In a guilt culture, what really matters is that you know you acted righteously. Alternatively, if you are actually guilty of sin, you are encouraged to acknowledge your role—without the sin permanently defining your identity. Judaism chooses this type of culture because it emphasizes acting truthfully, taking responsibility, learning from your mistakes, and setting things right—the precursor for growth.
Grow, baby, grow
Shame cultures are not only collective and conformist—they are also unforgiving. Without forgiveness, man is irredeemable; there is no second chance, no opportunity for growth. This is why Judaism rejects such a culture. We all make mistakes, but as a basic human right we should be granted the opportunity to respond to our mistakes, to make atonement, to take ownership, and ultimately to be forgiven. The negative aspects of shame culture can also be applied to how we view ourselves even without external social pressures; if we see ourselves as not worthy of forgiveness after making a mistake, we risk needlessly making ourselves irredeemable in our own eyes.

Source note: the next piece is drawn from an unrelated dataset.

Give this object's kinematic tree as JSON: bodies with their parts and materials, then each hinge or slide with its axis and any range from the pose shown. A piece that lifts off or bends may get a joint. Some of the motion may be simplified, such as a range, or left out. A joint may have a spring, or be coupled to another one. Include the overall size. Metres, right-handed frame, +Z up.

Forgiveness was the key ingredient that was missing from my extreme ownership attitude in my early security career years. I made mistakes, I rapidly took responsibility for my errors in a way that seemed honorable, but I didn’t know how to forgive myself. I let the mistakes weigh me down long after they had been corrected. I turned myself into an anxious insomniac, obsessively recounting my faults at night into the wee hours, even as I rose through the ranks in my class to graduate in the top ten percent. As my career progressed, on the outside I was looking more and more like a success story; on the inside I was exhausted, and that is frankly a poor way to live.
Ultimately, I had to learn how to internalize lessons learned without crippling myself with excessive blame. I had to understand how to take responsibility for my own actions without condemning myself to eternal damnation.
I have no doubt that if the Navy SEALs met Rabbi Sacks they would have been in agreement: by all means, be brutally honest about your actions, follow up with corrective measures, strive to become the best version of yourself possible. Just don’t beat yourself to death over your mistakes, because then there will be nothing left of you to improve upon. I’m glad to say that I’ve grown past that.